Les nanoparticules, également appelées particules ultrafines (PUF), sont des molécules dont la taille varie entre 1 et 100 nanomètres. En médecine, la nanotechnologie offre de nombreuses perspectives d’utilisation. Parmi elles, la possibilité de traiter des maladies.
Ainsi la nanovectorisation consiste à intégrer un principe actif dans des nanoparticules sphériques formées artificiellement qui sont utilisées comme vecteurs (transporteurs). Selon la composition de « leur enveloppe », ces sphères peuvent cibler spécifiquement certains tissus pour y libérer le produit qu’elles transportent. Le principe actif est en outre protégé d’une dégradation biologique avant d’atteindre son tissu cible.
S’il existe déjà plusieurs médicaments nanovectorisés, utilisés dans le traitement du cancer, les perspectives sont plus larges et visent d’autres domaines thérapeutiques. Autre enjeu, réussir à cibler le tissu cérébral, en franchissant la barrière hémato-encéphalique, barrière physiologique entre la circulation sanguine et le système nerveux central (cerveau). Pour être concrétisées, ces pistes demandent le développement de nouveaux vecteurs, aux propriétés spécifiques.
Après avoir précédemment développé une méthode de synthèse qui permettait une encapsulation efficace de différentes enzymes tout en conservant leur fonctionnalité, une équipe s’est focalisée dans la poursuite d’un développement thérapeutique pour la maladie de Krabbe, dont l’enzyme impliquée est la galactosylcéramidase (GALC).

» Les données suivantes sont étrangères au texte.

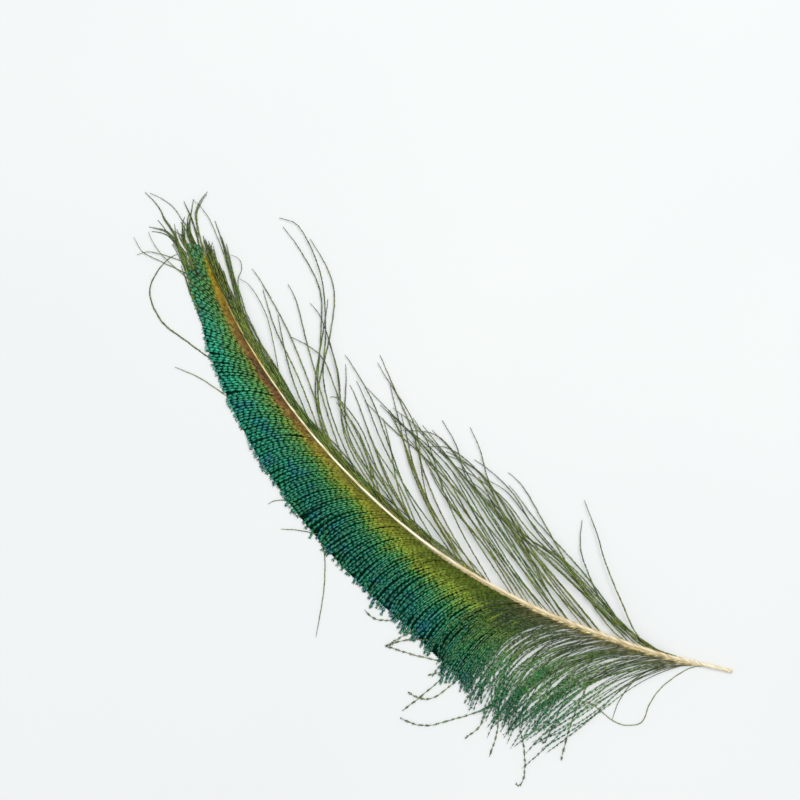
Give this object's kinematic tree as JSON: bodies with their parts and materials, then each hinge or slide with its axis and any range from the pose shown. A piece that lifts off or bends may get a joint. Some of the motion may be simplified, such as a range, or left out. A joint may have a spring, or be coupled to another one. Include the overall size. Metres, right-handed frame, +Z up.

Les auteurs ont produit trois nouvelles formulations de nanoparticules (NP) avec différents éléments de ciblage pour passer la barrière hémato-encéphalique. Après avoir vérifié la taille de ces NP, l’efficacité d’encapsulation et le niveau de conservation de l’activité de l’enzyme GALC, ils ont étudié l’absorption de ces NP par des cellules en culture, leur acheminement jusqu’au lysosome, évalué la dose nécessaire pour que les cellules récupèrent une activité enzymatique suffisante et le niveau de conservation de cette activité 24 et 96 heures après traitement.
Dans un second temps, les chercheurs ont regardé l’effet du traitement par ces NP, chez le modèle souris pour la maladie de Krabbe. Les souris ont été traité jeunes, avant l’apparition des symptômes, par une injection péritonéale (dans l’abdomen). Ont été injecté soit ces NP contenant l’enzyme GALC, soit l’enzyme seule, soit une formulation de NP contenant l’enzyme GALC mais sans élément de ciblage pour la barrière hémato-encéphalique (NP contrôle). 4 heures après l’injection, l’activité enzymatique est mesurée dans le cerveau, la moelle épinière, les nerfs sciatiques, le foie et les reins. Les résultats sont comparés à ceux des souris malades non traitées, des souris non malades et des souris hétérozygotes (souris équivalentes aux parents et porteurs « sains »).
L’activité enzymatique dans le cerveau des souris traités par les NP ayant un élément de ciblage pour la barrière du cerveau, est d’environ 45% par rapport aux souris non malades, valeur équivalente à celle des souris hétérozygotes. Les autres groupes de souris ont une activité enzymatique effondrée, montrant l’incapacité de l’enzyme libre et de celle contenue dans les NP contrôle, de traverser la barrière hémato-encéphalique.
Dans le foie, l’activité enzymatique chez les souris traitées par l’enzyme libre et les NP contrôle est importante et légèrement supérieure à celles des souris traitées par les NPC ciblant le cerveau, dont les valeurs sont là encore identiques à celles des souris hétérozygotes.
Pour les autres tissus (moelle épinière, nerfs sciatique, reins), l’activité enzymatique est très faible pour les différents groupes de souris traitées, bien inférieure aux souris non malades et aux souris hétérozygotes.
Par ces expériences, les auteurs ont montré la possibilité d’apporter une enzyme fonctionnelle aux cellules du cerveau par des nanovecteurs ayant des éléments de ciblage leur permettant de traverser la barrière hémato-encéphalique. L’activité enzymatique obtenue dans ces cellules correspond à un niveau thérapeutique probablement suffisant (niveau des hétérozygotes). Cette administration en périphérie est moins invasive qu’une injection directe dans le cerveau. Il reste cependant encore beaucoup à faire avant d’envisager une application en clinique.